▶ **DESCRIPTION OF THE TASK**
Copy every line of the material below word for word.

###

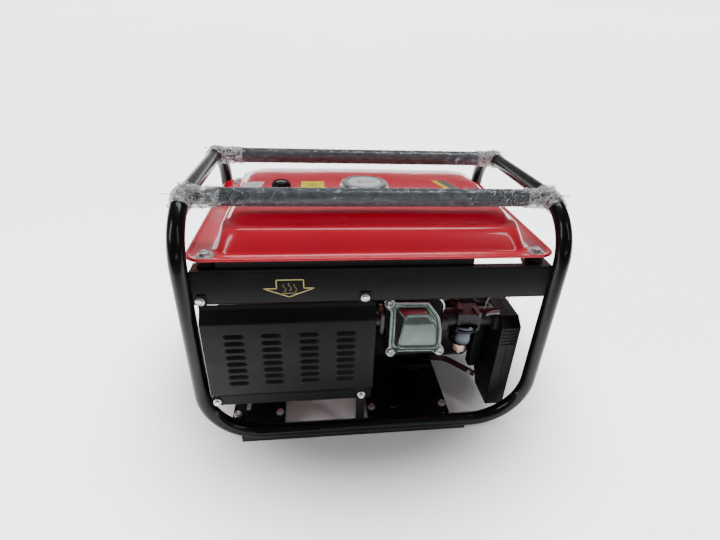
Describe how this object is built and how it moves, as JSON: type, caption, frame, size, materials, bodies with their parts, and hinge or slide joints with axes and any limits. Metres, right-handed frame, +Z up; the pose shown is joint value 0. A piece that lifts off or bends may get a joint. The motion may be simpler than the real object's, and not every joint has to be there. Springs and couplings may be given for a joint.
{
  "type": "portable generator",
  "caption": "Open-frame portable petrol generator: black tube frame, red tank on top, louvred muffler cover, inclined engine, recoil starter and alternator.",
  "frame": {"origin": "on the ground, in the middle of the overall box", "axes": "+X along the crankshaft towards the recoil starter, -Y the muffler side, +Y the control side, +Z up"},
  "size_m": [0.6, 0.448, 0.4425],
  "materials": {
    "frame_paint": "gloss black enamel",
    "panel_paint": "satin black enamel",
    "tank_paint": "gloss red enamel",
    "zinc": "zinc plated",
    "cap_metal": "satin plated",
    "mesh_foam": "black foam net",
    "stretch_film": "clear crumpled film",
    "rubber": "matt",
    "muffler_steel": "aluminised",
    "black_plastic": "satin",
    "needle_paint": "painted",
    "float_plastic": "moulded",
    "tap_alloy": "cast",
    "cast_aluminium": "cast, grey paint",
    "cover_aluminium": "die cast",
    "plug_ceramic": "glazed",
    "carb_alloy": "die cast",
    "bowl_steel": "plated",
    "solenoid_brass": "satin",
    "filter_foam": "open foam",
    "bracket_paint": "dark red oxide",
    "steel": "machined",
    "cast_iron": "as cast",
    "lamination": "varnished",
    "copper": "enamelled wire",
    "outlet_plastic": "moulded",
    "breaker_plastic": "moulded",
    "switch_plastic": "moulded"
  },
  "bodies": {
    "frame": {"air_cleaner_case": "black_plastic", "air_cleaner_cover": "black_plastic", "air_filter_element": "filter_foam", "alternator_end_bracket": "cast_aluminium", "alternator_end_cover": "panel_paint", "alternator_front_bracket": "cast_aluminium", "bar_sleeves": "mesh_foam", "blower_housing": "panel_paint", "carb_bowl": "bowl_steel", "carburettor_body": "carb_alloy", "cleaner_bracket": "bracket_paint", "control_box": "black_plastic", "crankcase": "cast_aluminium", "cross_members": "panel_paint", "cylinder_barrel": "cast_aluminium", "cylinder_head": "cast_aluminium", "exhaust_pipe": "muffler_steel", "film_wraps": "stretch_film", "frame_front_tube": "frame_paint", "frame_left_arch": "frame_paint", "frame_rear_tube": "frame_paint", "frame_right_arch": "frame_paint", "frame_screws": "zinc", "front_panel": "panel_paint", "fuel_hose": "rubber", "fuel_solenoid": "solenoid_brass", "fuel_tap": "tap_alloy", "gauge_housing": "black_plastic", "handle_bars": "frame_paint", "muffler": "muffler_steel", "muffler_cover": "panel_paint", "plug_boot": "rubber", "rear_panel": "panel_paint", "recoil_cover": "panel_paint", "rubber_feet": "rubber", "rubber_mounts": "rubber", "shaft_bearings": "steel", "socket_outlets": "outlet_plastic", "spark_plug": "plug_ceramic", "stator_core": "lamination", "stator_windings": "copper", "tank_lower_shell": "tank_paint", "tank_upper_shell": "tank_paint", "valve_cover": "cover_aluminium", "valve_cover_bolts": "zinc"},
    "crank_train": {"crankshaft": "steel", "flywheel": "cast_iron", "rotor": "steel"},
    "cap_seal": {"cap_gasket": "rubber"},
    "fuel_cap": {"fuel_cap": "cap_metal"},
    "float": {"gauge_float": "float_plastic"},
    "gauge_needle": {"gauge_needle": "needle_paint"},
    "tap_lever": {"fuel_tap_lever": "black_plastic"},
    "choke_lever": {"choke_lever": "zinc"},
    "throttle_lever": {"throttle_lever": "zinc"},
    "recoil_pulley": {"recoil_pulley": "black_plastic"},
    "recoil_grip": {"recoil_grip": "black_plastic"},
    "engine_switch": {"engine_switch": "switch_plastic"},
    "breaker_button": {"breaker_button": "breaker_plastic"},
    "oil_dipstick": {"oil_dipstick": "black_plastic"}
  },
  "joints": [
    {"name": "crank_spin", "type": "hinge", "parent": "frame", "child": "crank_train", "pos_m": [0, 0, 0.13], "axis": [1, 0, 0], "continuous": true},
    {"name": "recoil_spin", "type": "hinge", "parent": "frame", "child": "recoil_pulley", "pos_m": [0.2255, 0, 0.13], "axis": [-1, 0, 0], "range_deg": [0, 859]},
    {"name": "grip_pull", "type": "slide", "parent": "frame", "child": "recoil_grip", "axis": [0, 0.9404, 0.3401], "range_m": [0, 0.6]},
    {"name": "cap_lift", "type": "slide", "parent": "frame", "child": "cap_seal", "axis": [0, 0, 1], "range_m": [0, 0.08]},
    {"name": "cap_turn", "type": "hinge", "parent": "cap_seal", "child": "fuel_cap", "pos_m": [-0.005, -0.006, 0.41], "axis": [0, 0, 1], "range_deg": [0, 90]},
    {"name": "float_swing", "type": "hinge", "parent": "frame", "child": "float", "pos_m": [-0.153, -0.01, 0.37], "axis": [0, -1, 0], "range_deg": [0, 45]},
    {"name": "needle_turn", "type": "hinge", "parent": "frame", "child": "gauge_needle", "pos_m": [-0.153, -0.01, 0.405], "axis": [0, 0, 1], "range_deg": [0, 90]},
    {"name": "tap_turn", "type": "hinge", "parent": "frame", "child": "tap_lever", "pos_m": [0.134, -0.06, 0.288], "axis": [0, 1, 0], "range_deg": [0, 90]},
    {"name": "choke_turn", "type": "hinge", "parent": "frame", "child": "choke_lever", "pos_m": [0.19, -0.14, 0.2235], "axis": [0, 0, 1], "range_deg": [-60, 0]},
    {"name": "throttle_turn", "type": "hinge", "parent": "frame", "child": "throttle_lever", "pos_m": [0.162, -0.14, 0.2235], "axis": [0, 0, 1], "range_deg": [0, 60], "stiffness_Nm_per_rad": 0.002},
    {"name": "switch_rock", "type": "hinge", "parent": "frame", "child": "engine_switch", "pos_m": [0, 0.213, 0.236], "axis": [1, 0, 0], "range_deg": [0, 20]},
    {"name": "breaker_trip", "type": "slide", "parent": "frame", "child": "breaker_button", "axis": [0, 1, 0], "range_m": [0, 0.004]},
    {"name": "dipstick_pull", "type": "slide", "parent": "frame", "child": "oil_dipstick", "axis": [0, 0.866, 0.5], "range_m": [0, 0.09]}
  ],
  "couplings": [
    {"joint": "grip_pull", "follows": "recoil_spin", "m_per_rad": 0.04},
    {"joint": "needle_turn", "follows": "float_swing", "ratio": 2}
  ]
}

###

▶ **SOLUTION TO THIS PROBLEM**
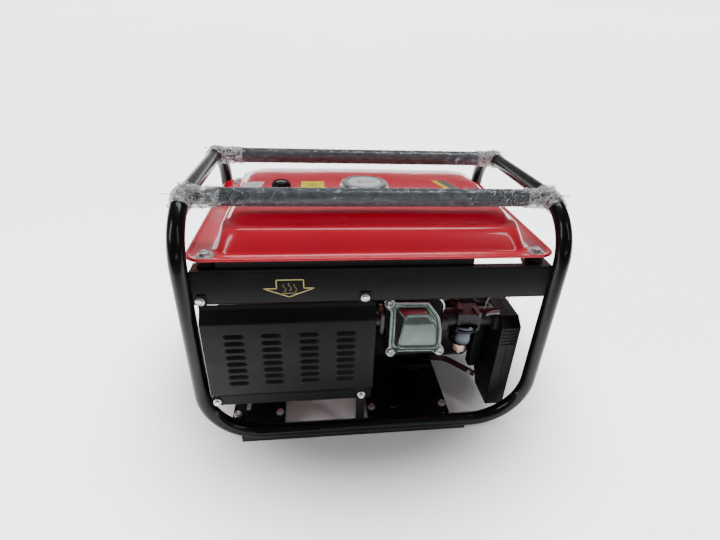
Describe how this object is built and how it moves, as JSON: type, caption, frame, size, materials, bodies with their parts, and hinge or slide joints with axes and any limits. Metres, right-handed frame, +Z up; the pose shown is joint value 0. A piece that lifts off or bends may get a joint. The motion may be simpler than the real object's, and not every joint has to be there. Springs and couplings may be given for a joint.
{
  "type": "portable generator",
  "caption": "Open-frame portable petrol generator: black tube frame, red tank on top, louvred muffler cover, inclined engine, recoil starter and alternator.",
  "frame": {"origin": "on the ground, in the middle of the overall box", "axes": "+X along the crankshaft towards the recoil starter, -Y the muffler side, +Y the control side, +Z up"},
  "size_m": [0.6, 0.448, 0.4425],
  "materials": {
    "frame_paint": "gloss black enamel",
    "panel_paint": "satin black enamel",
    "tank_paint": "gloss red enamel",
    "zinc": "zinc plated",
    "cap_metal": "satin plated",
    "mesh_foam": "black foam net",
    "stretch_film": "clear crumpled film",
    "rubber": "matt",
    "muffler_steel": "aluminised",
    "black_plastic": "satin",
    "needle_paint": "painted",
    "float_plastic": "moulded",
    "tap_alloy": "cast",
    "cast_aluminium": "cast, grey paint",
    "cover_aluminium": "die cast",
    "plug_ceramic": "glazed",
    "carb_alloy": "die cast",
    "bowl_steel": "plated",
    "solenoid_brass": "satin",
    "filter_foam": "open foam",
    "bracket_paint": "dark red oxide",
    "steel": "machined",
    "cast_iron": "as cast",
    "lamination": "varnished",
    "copper": "enamelled wire",
    "outlet_plastic": "moulded",
    "breaker_plastic": "moulded",
    "switch_plastic": "moulded"
  },
  "bodies": {
    "frame": {"air_cleaner_case": "black_plastic", "air_cleaner_cover": "black_plastic", "air_filter_element": "filter_foam", "alternator_end_bracket": "cast_aluminium", "alternator_end_cover": "panel_paint", "alternator_front_bracket": "cast_aluminium", "bar_sleeves": "mesh_foam", "blower_housing": "panel_paint", "carb_bowl": "bowl_steel", "carburettor_body": "carb_alloy", "cleaner_bracket": "bracket_paint", "control_box": "black_plastic", "crankcase": "cast_aluminium", "cross_members": "panel_paint", "cylinder_barrel": "cast_aluminium", "cylinder_head": "cast_aluminium", "exhaust_pipe": "muffler_steel", "film_wraps": "stretch_film", "frame_front_tube": "frame_paint", "frame_left_arch": "frame_paint", "frame_rear_tube": "frame_paint", "frame_right_arch": "frame_paint", "frame_screws": "zinc", "front_panel": "panel_paint", "fuel_hose": "rubber", "fuel_solenoid": "solenoid_brass", "fuel_tap": "tap_alloy", "gauge_housing": "black_plastic", "handle_bars": "frame_paint", "muffler": "muffler_steel", "muffler_cover": "panel_paint", "plug_boot": "rubber", "rear_panel": "panel_paint", "recoil_cover": "panel_paint", "rubber_feet": "rubber", "rubber_mounts": "rubber", "shaft_bearings": "steel", "socket_outlets": "outlet_plastic", "spark_plug": "plug_ceramic", "stator_core": "lamination", "stator_windings": "copper", "tank_lower_shell": "tank_paint", "tank_upper_shell": "tank_paint", "valve_cover": "cover_aluminium", "valve_cover_bolts": "zinc"},
    "crank_train": {"crankshaft": "steel", "flywheel": "cast_iron", "rotor": "steel"},
    "cap_seal": {"cap_gasket": "rubber"},
    "fuel_cap": {"fuel_cap": "cap_metal"},
    "float": {"gauge_float": "float_plastic"},
    "gauge_needle": {"gauge_needle": "needle_paint"},
    "tap_lever": {"fuel_tap_lever": "black_plastic"},
    "choke_lever": {"choke_lever": "zinc"},
    "throttle_lever": {"throttle_lever": "zinc"},
    "recoil_pulley": {"recoil_pulley": "black_plastic"},
    "recoil_grip": {"recoil_grip": "black_plastic"},
    "engine_switch": {"engine_switch": "switch_plastic"},
    "breaker_button": {"breaker_button": "breaker_plastic"},
    "oil_dipstick": {"oil_dipstick": "black_plastic"}
  },
  "joints": [
    {"name": "crank_spin", "type": "hinge", "parent": "frame", "child": "crank_train", "pos_m": [0, 0, 0.13], "axis": [1, 0, 0], "continuous": true},
    {"name": "recoil_spin", "type": "hinge", "parent": "frame", "child": "recoil_pulley", "pos_m": [0.2255, 0, 0.13], "axis": [-1, 0, 0], "range_deg": [0, 859]},
    {"name": "grip_pull", "type": "slide", "parent": "frame", "child": "recoil_grip", "axis": [0, 0.9404, 0.3401], "range_m": [0, 0.6]},
    {"name": "cap_lift", "type": "slide", "parent": "frame", "child": "cap_seal", "axis": [0, 0, 1], "range_m": [0, 0.08]},
    {"name": "cap_turn", "type": "hinge", "parent": "cap_seal", "child": "fuel_cap", "pos_m": [-0.005, -0.006, 0.41], "axis": [0, 0, 1], "range_deg": [0, 90]},
    {"name": "float_swing", "type": "hinge", "parent": "frame", "child": "float", "pos_m": [-0.153, -0.01, 0.37], "axis": [0, -1, 0], "range_deg": [0, 45]},
    {"name": "needle_turn", "type": "hinge", "parent": "frame", "child": "gauge_needle", "pos_m": [-0.153, -0.01, 0.405], "axis": [0, 0, 1], "range_deg": [0, 90]},
    {"name": "tap_turn", "type": "hinge", "parent": "frame", "child": "tap_lever", "pos_m": [0.134, -0.06, 0.288], "axis": [0, 1, 0], "range_deg": [0, 90]},
    {"name": "choke_turn", "type": "hinge", "parent": "frame", "child": "choke_lever", "pos_m": [0.19, -0.14, 0.2235], "axis": [0, 0, 1], "range_deg": [-60, 0]},
    {"name": "throttle_turn", "type": "hinge", "parent": "frame", "child": "throttle_lever", "pos_m": [0.162, -0.14, 0.2235], "axis": [0, 0, 1], "range_deg": [0, 60], "stiffness_Nm_per_rad": 0.002},
    {"name": "switch_rock", "type": "hinge", "parent": "frame", "child": "engine_switch", "pos_m": [0, 0.213, 0.236], "axis": [1, 0, 0], "range_deg": [0, 20]},
    {"name": "breaker_trip", "type": "slide", "parent": "frame", "child": "breaker_button", "axis": [0, 1, 0], "range_m": [0, 0.004]},
    {"name": "dipstick_pull", "type": "slide", "parent": "frame", "child": "oil_dipstick", "axis": [0, 0.866, 0.5], "range_m": [0, 0.09]}
  ],
  "couplings": [
    {"joint": "grip_pull", "follows": "recoil_spin", "m_per_rad": 0.04},
    {"joint": "needle_turn", "follows": "float_swing", "ratio": 2}
  ]
}